Rülke: „Nehmen Sie die Hände weg vom Gymnasium, nachdem Sie schon vor der Haupt- beziehungsweise Werkrealschule und der Realschule nicht haltgemacht haben“

Der Philologenverband – die Interessenvertretung der Gymnasiallehrer – sprach gar von einer „grün-roten Gleichschaltungs- und Einebnungspolitik“. Ein Einheitsbildungsplan, bei dem einzelne Schularten nur noch durch unterschiedliche Niveaubeschreibungen berücksichtigt würden, gefährde die Studierfähigkeit der künftigen Abiturienten.

Doch damit ist das von den Liberalen aufgestellte grün-rote „Sündenregister“ noch nicht am Ende. Rülke und Kern wollen auch von einem „Abschulungsverbot“ gehört haben, das Kultus-Staatssekretär Frank Mentrup (SPD) gegenüber Schulleitern habe anklingen lassen. Dies würde bedeuten, dass leistungsschwache Schüler nicht mehr zu Real- oder Hauptschulen abgeschoben werden dürfen, sondern individuell gefördert werden müssen. Hamburg praktiziert dies bereits.

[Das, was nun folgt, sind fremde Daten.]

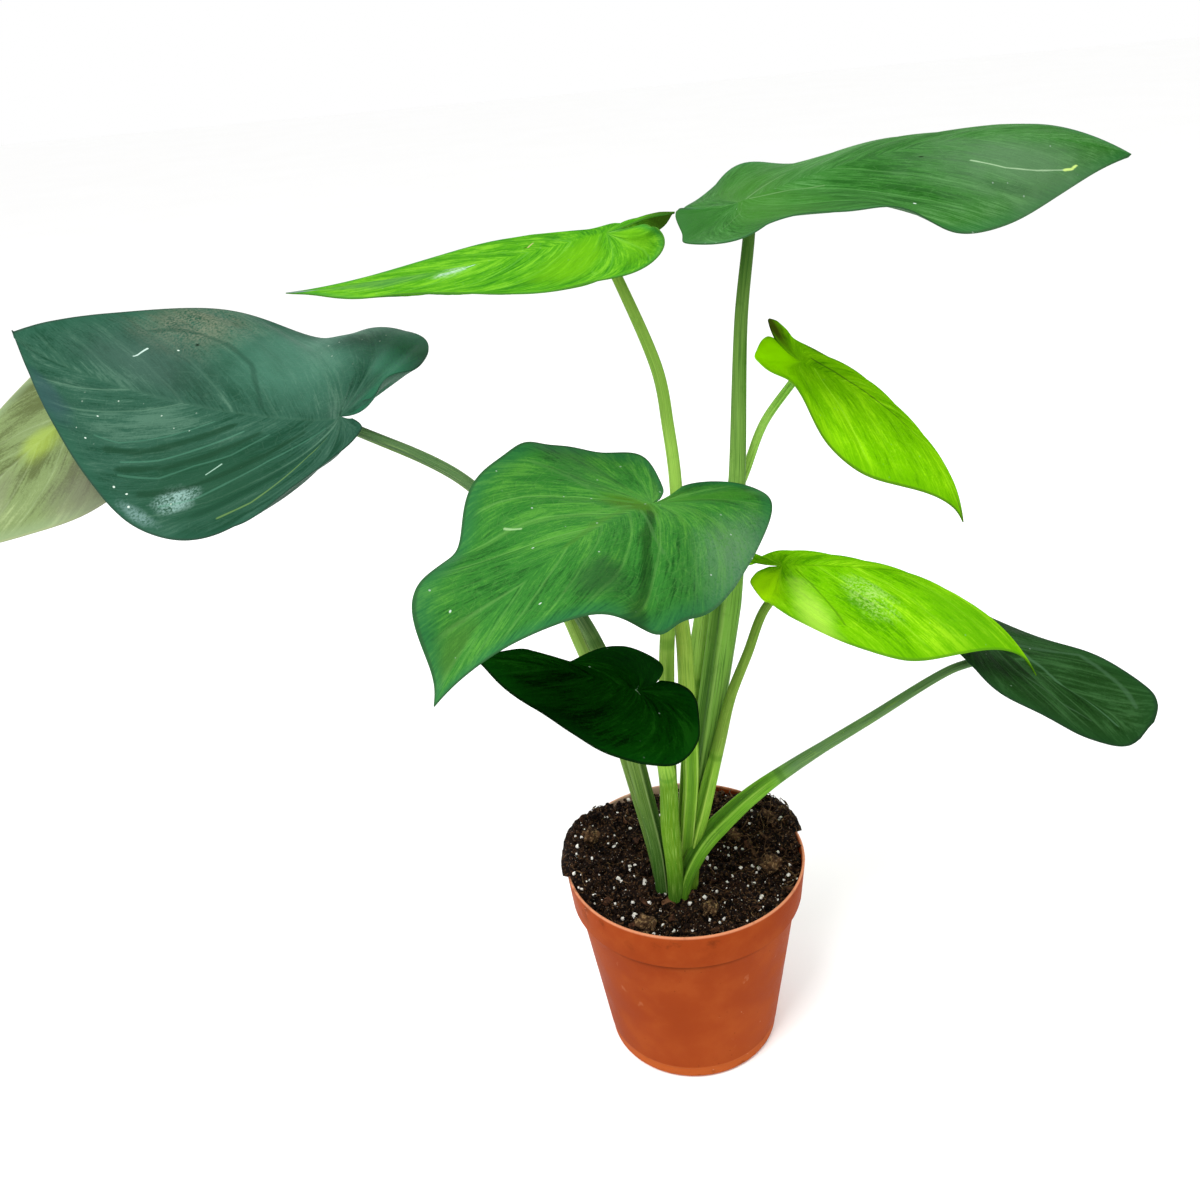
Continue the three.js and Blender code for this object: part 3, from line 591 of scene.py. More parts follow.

So werde den Gymnasien noch zusätzlich erschwert, ihren Leistungsanspruch aufrechtzuerhalten, hält Rülke dagegen, der früher selbst als Gymnasiallehrer gearbeitet hat. „Nehmen Sie die Hände weg vom Gymnasium, nachdem Sie schon vor der Haupt- beziehungsweise Werkrealschule und der Realschule nicht haltgemacht haben“, fordert er die Landesregierung auf.

Im Kultusministerium versteht man die Aufregung nicht

Auch juristisch melden die Liberalen Bedenken gegen die neuen Bildungspläne an, denn das baden-württembergische Schulgesetz sehe ein „schulartspezifisches Vorgehen“ vor. Ein Vorhaben von dieser Tragweite dürfe auch nicht am Landtag vorbei umgesetzt werden. Eine Bildungsplankommission, die lediglich mit Vertretern der Regierungsfraktionen besetzt sei, ersetze keine Parlamentsbefassung.

Im Kultusministerium versteht man die Aufregung nicht. Die Erarbeitung der neuen Bildungspläne habe gerade erst begonnen und werde „so transparent wie bisher noch nie“ ablaufen, versprach ein Sprecher. Die Reform orientiere sich auch an den gerade von der Kultusministerkonferenz verabschiedeten deutschlandweiten Abiturstandards in den Fächern Deutsch, Mathematik, Englisch und Französisch.

Zu einem „Abschulungsverbot“ habe sich Staatssekretär Mentrup nicht geäußert, sagte der Sprecher. Allerdings solle der Lernprozess in allen Schularten noch mehr als bisher auf jeden einzelnen Schüler abgestimmt sein. Ziel sei es, das individuelle Lernen in allen Schularten weiterzuentwickeln. Dabei gehe es auch darum, die Schüler „so lange wie möglich in einer Schulart zu fördern“.